## Task brief
Copy out all the data, word for word.

## Material provided
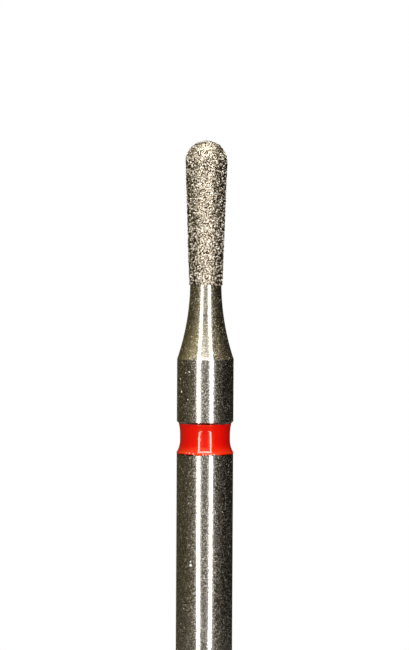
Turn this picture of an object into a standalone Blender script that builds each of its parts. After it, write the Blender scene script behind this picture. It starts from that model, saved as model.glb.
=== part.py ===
"""A friction-grip dental bur: a turned steel blank, a coat of diamond grit and an enamel colour ring.

The bur stands upright on the flat end of its shank, with its tip towards +Z and its axis on the Z axis.
Run with blender --background --python part.py, or from Blender's text editor.
"""

import math

import bpy

MM = 0.001

# Overall form, from the tip down
OVERALL_LENGTH = 19.0 * MM
SHANK_DIAMETER = 1.60 * MM
HEAD_DIAMETER = 1.20 * MM
HEAD_LENGTH = 4.06 * MM
NECK_DIAMETER = 0.88 * MM
NECK_ARC_RADIUS = 6.9 * MM
NECK_FOOT_BREAK = 0.012 * MM
UPPER_SHANK_LENGTH = 1.78 * MM
END_EDGE_RADIUS = 0.20 * MM

# Grit coat on the head
BOND_THICKNESS = 0.026 * MM
GRIT_HEIGHT = 0.022 * MM
GRIT_CELL = 0.10 * MM
GRIT_PITCH = 0.075 * MM
GRIT_SCATTER = 0.03 * MM
GRIT_CONTRAST = 1.4
COAT_OVER_NECK = 0.09 * MM

# Groove for the colour ring, cut into the shank
RING_WIDTH = 0.83 * MM
RING_SHOULDER = 0.055 * MM
GROOVE_DEPTH = 0.133 * MM
GROOVE_CORNER_RADIUS = 0.05 * MM
GROOVE_FLANK_HEIGHT = 0.34 * MM
GROOVE_LEDGE = 0.022 * MM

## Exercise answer
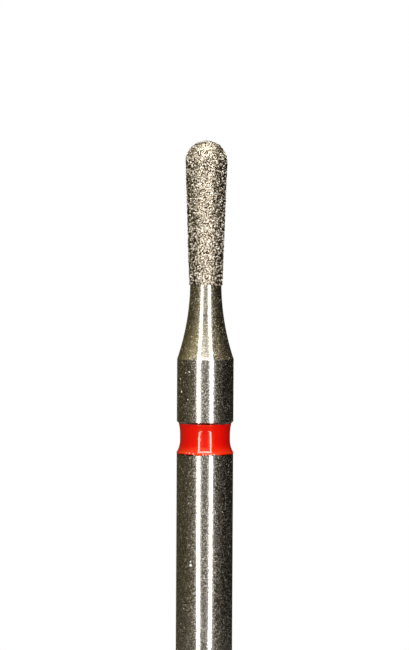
Turn this picture of an object into a standalone Blender script that builds each of its parts. After it, write the Blender scene script behind this picture. It starts from that model, saved as model.glb.
=== part.py ===
"""A friction-grip dental bur: a turned steel blank, a coat of diamond grit and an enamel colour ring.

The bur stands upright on the flat end of its shank, with its tip towards +Z and its axis on the Z axis.
Run with blender --background --python part.py, or from Blender's text editor.
"""

import math

import bpy

MM = 0.001

# Overall form, from the tip down
OVERALL_LENGTH = 19.0 * MM
SHANK_DIAMETER = 1.60 * MM
HEAD_DIAMETER = 1.20 * MM
HEAD_LENGTH = 4.06 * MM
NECK_DIAMETER = 0.88 * MM
NECK_ARC_RADIUS = 6.9 * MM
NECK_FOOT_BREAK = 0.012 * MM
UPPER_SHANK_LENGTH = 1.78 * MM
END_EDGE_RADIUS = 0.20 * MM

# Grit coat on the head
BOND_THICKNESS = 0.026 * MM
GRIT_HEIGHT = 0.022 * MM
GRIT_CELL = 0.10 * MM
GRIT_PITCH = 0.075 * MM
GRIT_SCATTER = 0.03 * MM
GRIT_CONTRAST = 1.4
COAT_OVER_NECK = 0.09 * MM

# Groove for the colour ring, cut into the shank
RING_WIDTH = 0.83 * MM
RING_SHOULDER = 0.055 * MM
GROOVE_DEPTH = 0.133 * MM
GROOVE_CORNER_RADIUS = 0.05 * MM
GROOVE_FLANK_HEIGHT = 0.34 * MM
GROOVE_LEDGE = 0.022 * MM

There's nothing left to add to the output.